Ajustement mutuel des conduites

La bagarre pour l’usage de la voie publique n’est pas nouvelle : voitures à cheval contre automobile au début du siècle passé, « tout-auto » écrasant dans l’après-guerre, lutte pour les droits du piéton et du cycliste depuis 1968. A écouter Frédéric Héran, économiste et urbaniste à l’université de Lille, le développement d’un mode de déplacement commence toujours dans une certaine anarchie : « Le “ôte-toi de là que je m’y mette” a dominé les mœurs automobiles dans l’après-guerre au prix d’une mortalité terrible, explique-t-il. Au bout d’un moment, les gens apprennent à cohabiter. » Selon l’auteur du Retour de la bicyclette (La Découverte, 2014), l’affaire dépasse les clichés culturels : bien que possiblement influencés par l’Allemagne, les cyclistes strasbourgeois se montraient indisciplinés avant que leur ville n’aménage ses rues pour eux.

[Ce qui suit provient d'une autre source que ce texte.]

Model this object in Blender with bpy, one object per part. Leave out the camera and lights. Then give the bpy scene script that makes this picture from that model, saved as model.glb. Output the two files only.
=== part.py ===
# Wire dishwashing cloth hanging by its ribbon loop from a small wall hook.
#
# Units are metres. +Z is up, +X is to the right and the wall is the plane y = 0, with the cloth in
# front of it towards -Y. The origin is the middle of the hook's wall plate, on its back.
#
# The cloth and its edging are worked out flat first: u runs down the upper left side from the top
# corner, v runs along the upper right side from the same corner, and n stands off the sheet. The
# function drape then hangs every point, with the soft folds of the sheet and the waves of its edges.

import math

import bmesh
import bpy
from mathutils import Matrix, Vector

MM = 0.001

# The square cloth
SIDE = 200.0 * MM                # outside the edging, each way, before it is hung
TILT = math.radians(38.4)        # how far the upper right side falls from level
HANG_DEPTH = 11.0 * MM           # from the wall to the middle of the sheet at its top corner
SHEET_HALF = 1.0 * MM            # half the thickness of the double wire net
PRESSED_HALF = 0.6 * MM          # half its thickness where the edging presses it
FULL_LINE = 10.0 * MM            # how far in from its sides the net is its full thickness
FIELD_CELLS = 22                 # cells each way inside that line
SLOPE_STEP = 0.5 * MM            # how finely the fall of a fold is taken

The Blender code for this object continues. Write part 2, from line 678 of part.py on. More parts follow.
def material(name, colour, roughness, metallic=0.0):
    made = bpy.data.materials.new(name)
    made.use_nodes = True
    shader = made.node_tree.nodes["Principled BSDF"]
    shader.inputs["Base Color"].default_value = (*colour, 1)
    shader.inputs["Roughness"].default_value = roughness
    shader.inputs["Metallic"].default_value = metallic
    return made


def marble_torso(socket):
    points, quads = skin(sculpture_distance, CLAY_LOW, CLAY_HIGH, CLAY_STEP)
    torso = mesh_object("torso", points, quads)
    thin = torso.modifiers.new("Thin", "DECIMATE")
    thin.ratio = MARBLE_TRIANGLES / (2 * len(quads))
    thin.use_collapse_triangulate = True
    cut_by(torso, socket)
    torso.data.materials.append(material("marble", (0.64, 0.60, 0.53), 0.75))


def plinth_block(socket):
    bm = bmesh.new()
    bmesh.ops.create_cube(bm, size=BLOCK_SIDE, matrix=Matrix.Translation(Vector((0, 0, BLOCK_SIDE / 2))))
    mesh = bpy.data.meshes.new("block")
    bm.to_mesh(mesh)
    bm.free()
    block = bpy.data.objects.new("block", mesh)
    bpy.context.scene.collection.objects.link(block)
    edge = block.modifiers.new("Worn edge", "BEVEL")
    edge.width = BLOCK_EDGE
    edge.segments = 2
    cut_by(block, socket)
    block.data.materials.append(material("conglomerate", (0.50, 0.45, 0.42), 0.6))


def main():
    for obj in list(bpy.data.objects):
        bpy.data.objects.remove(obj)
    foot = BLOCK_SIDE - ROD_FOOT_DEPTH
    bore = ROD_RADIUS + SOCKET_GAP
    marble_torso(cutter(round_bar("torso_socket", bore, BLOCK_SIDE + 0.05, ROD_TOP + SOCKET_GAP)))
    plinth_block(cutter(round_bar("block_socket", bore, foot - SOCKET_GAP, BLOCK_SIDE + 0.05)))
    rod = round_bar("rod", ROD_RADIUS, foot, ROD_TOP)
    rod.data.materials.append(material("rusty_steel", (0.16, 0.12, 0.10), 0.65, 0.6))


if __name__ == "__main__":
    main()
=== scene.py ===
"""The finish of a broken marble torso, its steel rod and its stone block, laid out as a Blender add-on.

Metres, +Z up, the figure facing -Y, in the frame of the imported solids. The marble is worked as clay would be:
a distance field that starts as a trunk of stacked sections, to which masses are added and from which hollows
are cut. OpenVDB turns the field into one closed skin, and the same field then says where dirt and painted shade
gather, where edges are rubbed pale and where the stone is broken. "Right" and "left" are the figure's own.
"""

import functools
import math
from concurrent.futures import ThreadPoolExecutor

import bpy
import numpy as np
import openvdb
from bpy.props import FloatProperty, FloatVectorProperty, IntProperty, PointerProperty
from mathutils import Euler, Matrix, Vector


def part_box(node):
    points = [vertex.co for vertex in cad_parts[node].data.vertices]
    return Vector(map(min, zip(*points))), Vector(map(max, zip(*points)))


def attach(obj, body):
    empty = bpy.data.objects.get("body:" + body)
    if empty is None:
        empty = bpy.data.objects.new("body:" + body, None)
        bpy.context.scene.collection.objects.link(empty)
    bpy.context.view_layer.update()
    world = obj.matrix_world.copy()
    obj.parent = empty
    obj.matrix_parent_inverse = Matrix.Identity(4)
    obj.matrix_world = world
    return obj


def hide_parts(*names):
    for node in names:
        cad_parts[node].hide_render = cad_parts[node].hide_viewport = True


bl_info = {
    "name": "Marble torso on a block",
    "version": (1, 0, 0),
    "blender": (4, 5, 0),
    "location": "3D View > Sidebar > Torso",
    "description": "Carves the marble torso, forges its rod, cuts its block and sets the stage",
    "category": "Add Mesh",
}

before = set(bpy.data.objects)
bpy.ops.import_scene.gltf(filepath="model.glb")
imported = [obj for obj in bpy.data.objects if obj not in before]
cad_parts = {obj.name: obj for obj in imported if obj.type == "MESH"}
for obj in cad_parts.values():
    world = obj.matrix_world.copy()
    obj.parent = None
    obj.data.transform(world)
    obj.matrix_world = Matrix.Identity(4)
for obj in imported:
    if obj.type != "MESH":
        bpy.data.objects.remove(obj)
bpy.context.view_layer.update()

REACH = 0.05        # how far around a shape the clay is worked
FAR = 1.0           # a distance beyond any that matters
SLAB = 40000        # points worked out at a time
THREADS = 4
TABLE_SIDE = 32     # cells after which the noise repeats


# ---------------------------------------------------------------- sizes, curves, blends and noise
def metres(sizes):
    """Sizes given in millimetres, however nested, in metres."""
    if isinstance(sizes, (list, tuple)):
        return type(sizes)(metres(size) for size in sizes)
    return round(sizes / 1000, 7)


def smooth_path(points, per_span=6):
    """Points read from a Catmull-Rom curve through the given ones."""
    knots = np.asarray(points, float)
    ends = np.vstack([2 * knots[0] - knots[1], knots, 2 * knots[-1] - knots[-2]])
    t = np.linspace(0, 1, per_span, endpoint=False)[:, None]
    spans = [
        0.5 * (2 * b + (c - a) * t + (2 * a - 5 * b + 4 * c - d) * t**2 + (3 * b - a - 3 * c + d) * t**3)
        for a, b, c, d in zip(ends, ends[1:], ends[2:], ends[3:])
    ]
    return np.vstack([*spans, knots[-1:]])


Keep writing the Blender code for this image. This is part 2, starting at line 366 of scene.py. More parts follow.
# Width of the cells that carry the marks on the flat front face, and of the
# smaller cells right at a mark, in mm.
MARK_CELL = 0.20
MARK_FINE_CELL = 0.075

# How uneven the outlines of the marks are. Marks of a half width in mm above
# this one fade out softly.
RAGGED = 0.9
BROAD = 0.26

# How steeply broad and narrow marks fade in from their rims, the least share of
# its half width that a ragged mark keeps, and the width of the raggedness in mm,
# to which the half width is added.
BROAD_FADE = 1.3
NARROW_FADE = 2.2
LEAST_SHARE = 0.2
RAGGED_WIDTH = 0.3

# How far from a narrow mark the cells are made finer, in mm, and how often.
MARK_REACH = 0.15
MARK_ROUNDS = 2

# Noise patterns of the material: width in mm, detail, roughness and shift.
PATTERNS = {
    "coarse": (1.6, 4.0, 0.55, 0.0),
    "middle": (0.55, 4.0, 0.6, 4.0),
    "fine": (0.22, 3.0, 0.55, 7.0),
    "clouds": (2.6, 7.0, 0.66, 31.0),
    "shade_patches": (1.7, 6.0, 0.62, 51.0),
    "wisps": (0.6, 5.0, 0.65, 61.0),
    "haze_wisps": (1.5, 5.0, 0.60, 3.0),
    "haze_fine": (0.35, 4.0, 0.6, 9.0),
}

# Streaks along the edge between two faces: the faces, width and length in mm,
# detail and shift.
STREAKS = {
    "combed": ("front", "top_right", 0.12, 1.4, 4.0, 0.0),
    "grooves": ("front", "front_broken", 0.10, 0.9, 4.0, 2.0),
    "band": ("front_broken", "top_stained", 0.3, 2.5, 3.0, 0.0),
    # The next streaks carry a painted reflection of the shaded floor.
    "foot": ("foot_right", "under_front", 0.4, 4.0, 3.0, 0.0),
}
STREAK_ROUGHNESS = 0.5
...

La cohabitation de plusieurs modes de transport suppose l’ajustement mutuel des conduites. « Apprendre à faire attention aux autres n’est pas spontané. Il faut des accrochages, de la gêne, du trouble pour devenir raisonnable », ajoute l’universitaire, qui prophétise : « Dans dix ou quinze ans, nous ferons comme les Hollandais. »

Marge de progrès sur les aménagements

En attendant, il va bien falloir que piétons, cyclistes, cyclomotoristes, « trottinettistes » et automobilistes apprennent à vivre ensemble. L’ennui est que l’essentiel des recherches et des discours tourne autour des équipements, très peu autour des comportements. Certes, la rareté de l’espace, dévolu majoritairement à la circulation automobile, l’inadaptation, voire la dangerosité, de certaines voies cyclables, l’exiguïté de carrefours conçus avant le déferlement cycliste nourrissent le sentiment d’insécurité, alimentent les conflits et encouragent la transgression des règles.

La suppression des carrefours dotés de feu est une politique largement avancée aux Pays-Bas

La marge de progrès sur les aménagements reste immense. Il faudra sans doute du temps pour l’admettre, une cohabitation plus sereine passe par une harmonisation de la vitesse des uns et des autres. Alors que la vitesse moyenne actuelle des automobiles ne dépasse pas 13,9 km/h à Paris, imaginer une limitation générale à 30, voire à 20 à l’heure dans certaines zones, comme au Danemark, ne relève plus de l’hérésie. L’une des raisons pour lesquelles les cyclistes brûlent les feux rouges réside dans la pénibilité de redémarrages répétés. Des feux coordonnés en fonction de la vitesse des vélos et non plus des voitures allègent ce problème dans certaines villes étrangères. La suppression pure et simple des carrefours dotés de feu est une politique largement avancée aux Pays-Bas. Déjà, en France, des villes comme Bordeaux et Grenoble les éliminent par centaines.

Combiner éducation et sanction

Reste le plus difficile et le plus déficient en France : une combinaison d’éducation et de sanction. « A l’étranger, les contrôles policiers visent tous les usagers ; en France, ils ciblent un seul mode de transport et alimentent le sentiment de discrimination », fait remarquer Sébastien Marrec, doctorant en aménagement et urbanisme à l’université Rennes-II. Quant à l’apprentissage scolaire du « savoir rouler à vélo », il est balbutiant.

Mais le véritable salut du vélo en ville passe sans doute par l’arrivée massive des femmes. Partout, leur place grandit à mesure que la bicyclette se répand : 40 % à Paris ; 50 % à Strasbourg, une majorité à Copenhague. Plus prudentes, moins agressives, moins attirées par le risque, les conductrices ont contribué autrefois à pacifier les routes (16 % seulement des auteurs présumés d’accidents de la route mortels sont des femmes). Plus elles se mettront au vélo, plus les hommes deviendront raisonnables. Plus vite la révolution cycliste sortira de son stade infantile.